I was motivated to write this four-part series of columns on education because I love public schools. Our public education system still provides an excellent service if you are able to get into a well-functioning school. My wife and I are both very pleased with the results of sending our children to San Francisco’s public schools for all their elementary and middle school years so far.
Nevertheless, too many of our schools are failing too many of our kids.
In the first column, we learned that the primary problem with California’s public schools is that they compare poorly to those in other states, and in particular are failing to provide a good education to our neediest kids. We also learned that San Francisco is doing an especially bad job in this regard (notably in its eastside schools), calling into doubt how “liberal” or “progressive” we really are as a city when it comes to education. A secondary problem is that public school teachers (especially the younger ones whose future pension benefits are highly likely to be less generous than what more senior teachers have already accrued) are insufficiently compensated for an increasingly difficult teaching job.
In the second column, we learned that inadequate funding is one root cause of the poor state of public education. Proposition 13 de-funded our schools, so that over the last four decades California has gone from being on par with other states to being near the bottom of the pack in funding as a percentage of state income. Over the same time period, our school population has become needier (e.g. a higher percentage of students do not speak English as their first language), and so logically should have received more resources, not less. Also over the same time period, we made substantial pension promises that we failed to fund; our schools now face a “silent recession” where a greater share of each future dollar of funding will go to fulfill past promises made – which means a smaller share of each future dollar of funding will go to teach the students.
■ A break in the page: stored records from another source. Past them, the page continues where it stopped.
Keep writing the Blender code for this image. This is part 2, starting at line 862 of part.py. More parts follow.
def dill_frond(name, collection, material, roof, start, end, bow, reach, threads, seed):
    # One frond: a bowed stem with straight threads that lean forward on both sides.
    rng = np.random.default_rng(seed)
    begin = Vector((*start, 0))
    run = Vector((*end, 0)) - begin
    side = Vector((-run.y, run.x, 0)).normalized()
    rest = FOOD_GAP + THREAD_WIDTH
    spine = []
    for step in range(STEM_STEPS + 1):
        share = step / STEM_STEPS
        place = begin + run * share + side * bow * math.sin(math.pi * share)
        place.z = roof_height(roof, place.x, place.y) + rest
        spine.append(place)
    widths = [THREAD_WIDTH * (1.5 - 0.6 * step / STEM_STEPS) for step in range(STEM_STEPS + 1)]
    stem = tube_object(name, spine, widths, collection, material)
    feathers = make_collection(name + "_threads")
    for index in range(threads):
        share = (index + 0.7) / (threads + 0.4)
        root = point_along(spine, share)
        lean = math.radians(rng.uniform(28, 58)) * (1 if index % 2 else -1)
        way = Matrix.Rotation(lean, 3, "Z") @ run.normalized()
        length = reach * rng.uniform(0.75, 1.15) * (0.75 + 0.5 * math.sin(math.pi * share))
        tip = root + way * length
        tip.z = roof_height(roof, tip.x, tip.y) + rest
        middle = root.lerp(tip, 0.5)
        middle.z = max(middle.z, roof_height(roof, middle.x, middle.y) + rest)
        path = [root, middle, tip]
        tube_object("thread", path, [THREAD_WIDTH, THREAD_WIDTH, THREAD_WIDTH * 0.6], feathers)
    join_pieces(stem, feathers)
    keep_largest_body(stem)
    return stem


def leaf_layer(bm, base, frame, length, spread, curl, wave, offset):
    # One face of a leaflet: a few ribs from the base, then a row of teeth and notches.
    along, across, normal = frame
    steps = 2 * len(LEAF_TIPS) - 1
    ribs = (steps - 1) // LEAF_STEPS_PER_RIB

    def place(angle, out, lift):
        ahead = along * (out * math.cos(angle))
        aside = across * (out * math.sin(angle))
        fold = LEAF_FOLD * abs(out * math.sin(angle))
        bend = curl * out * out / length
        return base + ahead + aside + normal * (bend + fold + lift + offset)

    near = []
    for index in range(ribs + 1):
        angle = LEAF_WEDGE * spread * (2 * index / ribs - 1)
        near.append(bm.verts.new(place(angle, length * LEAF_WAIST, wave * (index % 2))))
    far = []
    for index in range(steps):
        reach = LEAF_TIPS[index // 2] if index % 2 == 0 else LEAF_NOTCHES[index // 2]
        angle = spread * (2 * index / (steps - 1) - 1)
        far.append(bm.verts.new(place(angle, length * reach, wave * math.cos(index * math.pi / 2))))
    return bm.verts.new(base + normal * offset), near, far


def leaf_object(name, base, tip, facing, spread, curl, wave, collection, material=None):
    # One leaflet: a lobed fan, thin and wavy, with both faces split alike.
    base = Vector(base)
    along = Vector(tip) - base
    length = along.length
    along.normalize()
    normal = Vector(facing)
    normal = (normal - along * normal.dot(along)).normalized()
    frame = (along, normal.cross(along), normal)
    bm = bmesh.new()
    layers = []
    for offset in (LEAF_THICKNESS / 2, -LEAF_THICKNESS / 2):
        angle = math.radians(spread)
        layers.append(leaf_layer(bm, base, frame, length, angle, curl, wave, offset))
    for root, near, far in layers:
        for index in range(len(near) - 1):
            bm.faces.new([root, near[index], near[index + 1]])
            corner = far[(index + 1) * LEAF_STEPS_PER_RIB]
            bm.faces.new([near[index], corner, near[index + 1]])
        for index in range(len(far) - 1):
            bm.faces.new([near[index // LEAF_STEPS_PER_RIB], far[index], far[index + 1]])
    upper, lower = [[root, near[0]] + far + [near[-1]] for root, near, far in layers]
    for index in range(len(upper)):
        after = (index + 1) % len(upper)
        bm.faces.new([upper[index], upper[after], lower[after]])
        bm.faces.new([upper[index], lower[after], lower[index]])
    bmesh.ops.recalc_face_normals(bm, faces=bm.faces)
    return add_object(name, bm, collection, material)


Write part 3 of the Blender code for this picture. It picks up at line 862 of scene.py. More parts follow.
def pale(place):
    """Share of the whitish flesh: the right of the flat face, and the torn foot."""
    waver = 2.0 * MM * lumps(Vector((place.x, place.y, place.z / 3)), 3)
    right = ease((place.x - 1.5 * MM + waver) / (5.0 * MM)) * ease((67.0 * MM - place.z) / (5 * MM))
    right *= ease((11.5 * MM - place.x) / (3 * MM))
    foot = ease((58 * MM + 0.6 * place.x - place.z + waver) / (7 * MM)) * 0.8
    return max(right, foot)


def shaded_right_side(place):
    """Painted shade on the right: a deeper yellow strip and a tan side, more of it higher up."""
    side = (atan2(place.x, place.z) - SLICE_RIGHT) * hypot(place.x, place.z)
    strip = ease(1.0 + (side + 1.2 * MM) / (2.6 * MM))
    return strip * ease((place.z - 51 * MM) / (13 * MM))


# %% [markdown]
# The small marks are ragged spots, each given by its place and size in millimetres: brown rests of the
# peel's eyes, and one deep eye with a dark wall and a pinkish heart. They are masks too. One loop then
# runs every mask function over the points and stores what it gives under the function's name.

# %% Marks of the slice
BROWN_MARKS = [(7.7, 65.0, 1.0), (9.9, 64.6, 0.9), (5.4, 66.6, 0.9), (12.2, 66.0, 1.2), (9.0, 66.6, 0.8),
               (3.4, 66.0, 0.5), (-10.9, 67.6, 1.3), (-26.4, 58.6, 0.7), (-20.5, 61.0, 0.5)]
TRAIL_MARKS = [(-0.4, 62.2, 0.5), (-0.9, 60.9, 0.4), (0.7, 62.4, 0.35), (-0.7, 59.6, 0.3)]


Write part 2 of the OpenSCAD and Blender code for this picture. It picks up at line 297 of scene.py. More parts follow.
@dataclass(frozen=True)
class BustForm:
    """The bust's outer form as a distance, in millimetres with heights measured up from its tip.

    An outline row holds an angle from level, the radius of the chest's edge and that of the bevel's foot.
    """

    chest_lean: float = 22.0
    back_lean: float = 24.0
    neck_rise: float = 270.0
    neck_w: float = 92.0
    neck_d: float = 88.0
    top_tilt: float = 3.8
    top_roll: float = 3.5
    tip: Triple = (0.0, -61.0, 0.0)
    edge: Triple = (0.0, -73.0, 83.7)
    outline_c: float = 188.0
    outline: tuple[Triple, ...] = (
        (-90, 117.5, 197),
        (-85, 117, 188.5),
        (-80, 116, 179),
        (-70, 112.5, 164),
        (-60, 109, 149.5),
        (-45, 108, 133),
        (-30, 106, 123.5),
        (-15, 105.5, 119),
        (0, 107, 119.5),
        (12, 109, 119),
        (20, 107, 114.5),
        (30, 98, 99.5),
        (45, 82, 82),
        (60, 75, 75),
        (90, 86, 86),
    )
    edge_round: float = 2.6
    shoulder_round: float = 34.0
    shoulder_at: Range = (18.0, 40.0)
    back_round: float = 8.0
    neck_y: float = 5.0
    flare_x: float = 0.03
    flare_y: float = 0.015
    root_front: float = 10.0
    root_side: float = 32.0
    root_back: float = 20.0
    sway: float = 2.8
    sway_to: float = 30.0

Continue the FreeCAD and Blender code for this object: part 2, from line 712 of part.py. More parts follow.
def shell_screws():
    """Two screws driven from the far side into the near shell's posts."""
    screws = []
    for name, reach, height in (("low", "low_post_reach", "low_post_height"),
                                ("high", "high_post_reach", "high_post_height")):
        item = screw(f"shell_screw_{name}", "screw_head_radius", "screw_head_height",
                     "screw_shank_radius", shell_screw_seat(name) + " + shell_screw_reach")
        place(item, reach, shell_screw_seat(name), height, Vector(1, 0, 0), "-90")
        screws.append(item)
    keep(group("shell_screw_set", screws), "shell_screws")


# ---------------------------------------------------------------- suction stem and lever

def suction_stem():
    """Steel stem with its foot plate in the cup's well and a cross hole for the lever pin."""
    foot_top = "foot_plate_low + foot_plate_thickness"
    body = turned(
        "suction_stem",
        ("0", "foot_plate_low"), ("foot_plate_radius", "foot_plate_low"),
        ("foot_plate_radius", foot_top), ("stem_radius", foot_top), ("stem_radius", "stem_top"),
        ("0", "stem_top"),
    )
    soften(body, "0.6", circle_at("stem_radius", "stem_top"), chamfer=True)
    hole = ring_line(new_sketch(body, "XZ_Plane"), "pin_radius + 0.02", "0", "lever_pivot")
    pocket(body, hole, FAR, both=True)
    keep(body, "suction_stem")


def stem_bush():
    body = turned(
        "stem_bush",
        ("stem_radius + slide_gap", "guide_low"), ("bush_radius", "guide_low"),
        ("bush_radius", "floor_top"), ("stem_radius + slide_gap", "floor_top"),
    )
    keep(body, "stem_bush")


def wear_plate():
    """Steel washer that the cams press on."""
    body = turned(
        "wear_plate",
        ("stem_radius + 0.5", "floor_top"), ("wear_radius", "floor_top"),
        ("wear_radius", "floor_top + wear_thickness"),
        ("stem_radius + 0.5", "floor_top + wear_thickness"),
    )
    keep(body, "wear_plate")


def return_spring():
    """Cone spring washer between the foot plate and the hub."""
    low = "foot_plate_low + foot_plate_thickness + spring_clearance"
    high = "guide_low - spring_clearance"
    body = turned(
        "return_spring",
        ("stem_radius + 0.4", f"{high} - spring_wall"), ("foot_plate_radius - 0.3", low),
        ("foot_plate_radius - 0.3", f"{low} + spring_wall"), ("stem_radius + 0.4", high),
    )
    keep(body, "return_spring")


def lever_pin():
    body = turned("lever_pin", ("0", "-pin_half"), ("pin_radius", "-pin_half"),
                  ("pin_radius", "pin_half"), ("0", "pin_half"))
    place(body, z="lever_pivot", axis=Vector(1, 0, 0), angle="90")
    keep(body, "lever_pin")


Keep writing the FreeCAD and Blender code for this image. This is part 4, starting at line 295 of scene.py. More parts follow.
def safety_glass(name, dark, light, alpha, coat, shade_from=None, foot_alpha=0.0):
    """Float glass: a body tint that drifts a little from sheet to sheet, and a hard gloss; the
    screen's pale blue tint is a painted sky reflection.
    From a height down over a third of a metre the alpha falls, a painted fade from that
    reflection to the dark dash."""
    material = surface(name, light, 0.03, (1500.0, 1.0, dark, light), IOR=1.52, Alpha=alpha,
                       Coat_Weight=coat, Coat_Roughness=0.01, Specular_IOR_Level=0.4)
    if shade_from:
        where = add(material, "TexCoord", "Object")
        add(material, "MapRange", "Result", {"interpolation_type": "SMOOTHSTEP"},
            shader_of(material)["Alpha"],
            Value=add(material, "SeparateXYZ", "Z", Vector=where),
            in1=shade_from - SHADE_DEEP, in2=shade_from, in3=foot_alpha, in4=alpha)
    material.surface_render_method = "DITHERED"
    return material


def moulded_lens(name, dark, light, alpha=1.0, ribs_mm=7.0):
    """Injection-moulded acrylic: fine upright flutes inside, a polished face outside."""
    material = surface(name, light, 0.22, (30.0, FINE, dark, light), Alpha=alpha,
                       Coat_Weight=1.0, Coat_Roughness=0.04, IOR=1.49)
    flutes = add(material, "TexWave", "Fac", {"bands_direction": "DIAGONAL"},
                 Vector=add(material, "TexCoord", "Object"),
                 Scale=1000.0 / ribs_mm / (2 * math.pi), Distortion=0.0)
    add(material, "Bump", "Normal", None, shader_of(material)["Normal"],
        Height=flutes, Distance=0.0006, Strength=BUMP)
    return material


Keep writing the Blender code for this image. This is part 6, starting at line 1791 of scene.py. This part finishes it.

In the third column, we learned that bad school management is another root cause of the poor state of public education. California’s Education Code has ballooned six-fold over the last forty years and is now stifling and bureaucratic. The results are in from a dozen years of analyzing the experience in New Orleans after Hurricane Katrina: a combination of radically increased autonomy and accountability can substantially improve education outcomes in public schools. Autonomy empowers teachers and administrators on the ground to make the decisions they believe are best for students in their schools.
Accountability ensures that schools demonstrate their approach is improving outcomes; it also allows low performing teachers and administrators to be removed when necessary and low performing schools to be closed when necessary.
What can each of us do to improve our system of public education? I suggest three things.
First and foremost, we must own the reality that our schools are not nearly good enough. California is failing. San Francisco is failing. The status quo is unacceptable. The fate of our children’s education is literally our future. A healthy, robust society prioritizes its future by investing sufficient resources and holding the people responsible for managing those resources to account. We must acknowledge these truths, internalize their significance, and motivate ourselves to action.
Second, we must move beyond false debates. For example, all too often the politics of public education devolves into a debate over being “for” or “against” teachers’ unions. But Massachusetts is a union state with one of the highest performing public education systems, while Mississippi is a right to work state with one of the lowest. There is nothing inherently good or bad about unions per se; what matters is: first, whether the needs of students are being met and second, whether the interests of all teachers (and other school employees) are being reasonably served as long as those teachers (and other school employees) are doing an adequate job.
Another false debate to jettison is whether “more money” or “school reform” is needed; in fact we must have both, or neither will succeed. The Massachusetts Public Reform Act of 1993 is a useful model for us to study; this grand compromise combined more funding that was progressively distributed in return for increased autonomy and accountability. California’s recently enacted Local Control Funding Formula is only a baby step in comparison, but at least it is a beginning.
Finally, I urge you to educate yourself about the candidates running for office and ask yourself who is likely to fight for the smart, radical changes we need. One race in particular to focus on this year is the State Superintendent of Public Instruction. This is not a race most people are not even aware of, let alone focused on, yet it matters a lot. Some of the things the State Superintendent can do are:
1. Interpret the Local Control Funding Formula to allow poorer schools within districts to receive greater funding over time – and intervene aggressively with failing schools
2. Work with districts to get multi-year “master waivers” from unnecessary regulation to empower them to innovate
3. Build a data system to capture and share best teaching and administrative practices across the state (and create a governance structure to support its use and implementation)
4. Use the public megaphone to advocate with the governor and legislators for the funding and reform our public schools need
The two candidates running this fall for State Superintendent of Public Instruction are Marshall Tuck and Tony Thurmond. As a columnist for the Examiner, I will not formally endorse either candidate. But in the interest of full disclosure, I will report that I have met several times with Marshall Tuck and he has greatly impressed me with his knowledge, his passion, and his ideas. And Marshall Tuck has the full-throated endorsement of Arne Duncan, who was US Education Secretary under President Obama.
I encourage you to learn about both Marshall Tuck and Tony Thurmond, so you can make up your own mind. But whatever you do, don’t sit this race out! Your engagement in November and beyond is critical for the future of our public schools.